- _Collected data_
* * * * *
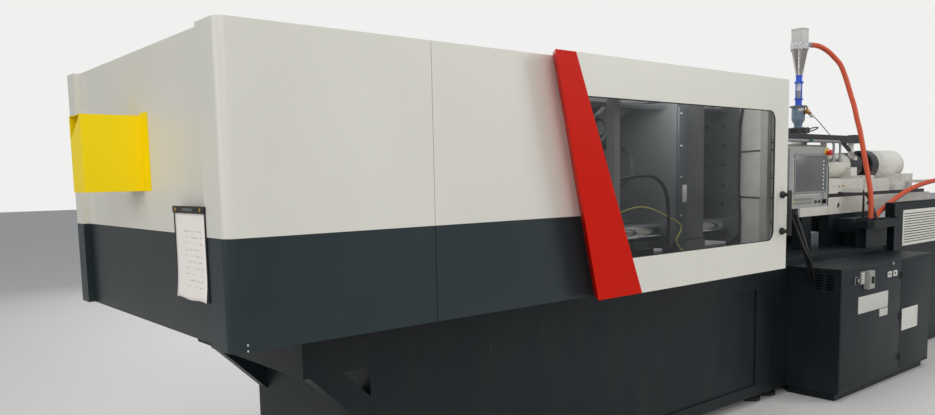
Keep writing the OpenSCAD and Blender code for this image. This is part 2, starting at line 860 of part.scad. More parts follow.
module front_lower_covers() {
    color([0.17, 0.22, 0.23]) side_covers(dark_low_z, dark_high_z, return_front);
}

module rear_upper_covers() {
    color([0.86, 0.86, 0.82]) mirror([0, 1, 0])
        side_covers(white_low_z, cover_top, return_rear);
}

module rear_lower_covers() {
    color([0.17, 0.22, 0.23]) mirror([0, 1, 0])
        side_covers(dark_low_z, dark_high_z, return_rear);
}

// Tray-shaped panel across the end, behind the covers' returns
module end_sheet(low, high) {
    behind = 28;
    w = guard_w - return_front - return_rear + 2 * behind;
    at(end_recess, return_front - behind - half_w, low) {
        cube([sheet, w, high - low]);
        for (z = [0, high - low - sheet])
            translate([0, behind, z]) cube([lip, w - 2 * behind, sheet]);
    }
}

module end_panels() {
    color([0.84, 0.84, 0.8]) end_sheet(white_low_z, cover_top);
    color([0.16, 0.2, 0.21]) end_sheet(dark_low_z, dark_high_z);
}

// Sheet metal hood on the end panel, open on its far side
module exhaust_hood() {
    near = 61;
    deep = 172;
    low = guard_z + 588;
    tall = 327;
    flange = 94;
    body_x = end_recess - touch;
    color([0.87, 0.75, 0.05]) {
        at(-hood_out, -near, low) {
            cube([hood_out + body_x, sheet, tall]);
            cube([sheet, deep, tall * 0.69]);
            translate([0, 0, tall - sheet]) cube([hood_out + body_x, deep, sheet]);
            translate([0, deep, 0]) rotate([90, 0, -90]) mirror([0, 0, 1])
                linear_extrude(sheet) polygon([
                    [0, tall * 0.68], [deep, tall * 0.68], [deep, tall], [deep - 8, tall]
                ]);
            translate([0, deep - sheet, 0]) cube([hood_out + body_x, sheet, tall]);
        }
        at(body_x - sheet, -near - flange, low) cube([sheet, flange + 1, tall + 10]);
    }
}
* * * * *
- _Exercise goal_
Output all of the data again, exactly.

- _Result for this task_
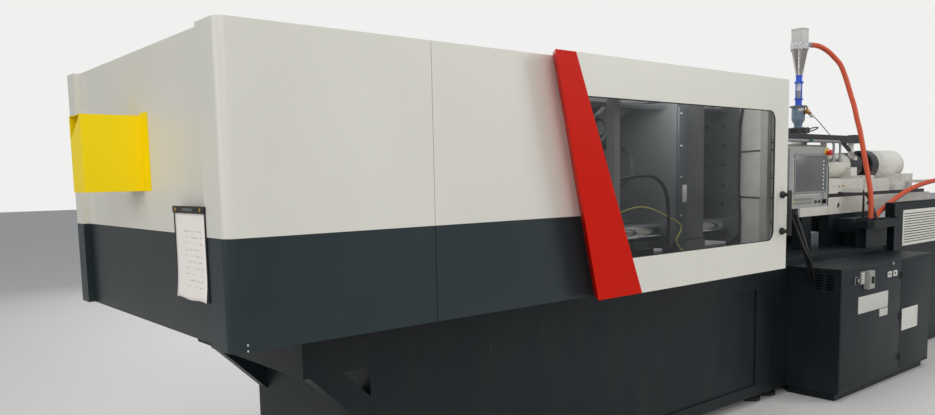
Keep writing the OpenSCAD and Blender code for this image. This is part 2, starting at line 860 of part.scad. More parts follow.
module front_lower_covers() {
    color([0.17, 0.22, 0.23]) side_covers(dark_low_z, dark_high_z, return_front);
}

module rear_upper_covers() {
    color([0.86, 0.86, 0.82]) mirror([0, 1, 0])
        side_covers(white_low_z, cover_top, return_rear);
}

module rear_lower_covers() {
    color([0.17, 0.22, 0.23]) mirror([0, 1, 0])
        side_covers(dark_low_z, dark_high_z, return_rear);
}

// Tray-shaped panel across the end, behind the covers' returns
module end_sheet(low, high) {
    behind = 28;
    w = guard_w - return_front - return_rear + 2 * behind;
    at(end_recess, return_front - behind - half_w, low) {
        cube([sheet, w, high - low]);
        for (z = [0, high - low - sheet])
            translate([0, behind, z]) cube([lip, w - 2 * behind, sheet]);
    }
}

module end_panels() {
    color([0.84, 0.84, 0.8]) end_sheet(white_low_z, cover_top);
    color([0.16, 0.2, 0.21]) end_sheet(dark_low_z, dark_high_z);
}

// Sheet metal hood on the end panel, open on its far side
module exhaust_hood() {
    near = 61;
    deep = 172;
    low = guard_z + 588;
    tall = 327;
    flange = 94;
    body_x = end_recess - touch;
    color([0.87, 0.75, 0.05]) {
        at(-hood_out, -near, low) {
            cube([hood_out + body_x, sheet, tall]);
            cube([sheet, deep, tall * 0.69]);
            translate([0, 0, tall - sheet]) cube([hood_out + body_x, deep, sheet]);
            translate([0, deep, 0]) rotate([90, 0, -90]) mirror([0, 0, 1])
                linear_extrude(sheet) polygon([
                    [0, tall * 0.68], [deep, tall * 0.68], [deep, tall], [deep - 8, tall]
                ]);
            translate([0, deep - sheet, 0]) cube([hood_out + body_x, sheet, tall]);
        }
        at(body_x - sheet, -near - flange, low) cube([sheet, flange + 1, tall + 10]);
    }
}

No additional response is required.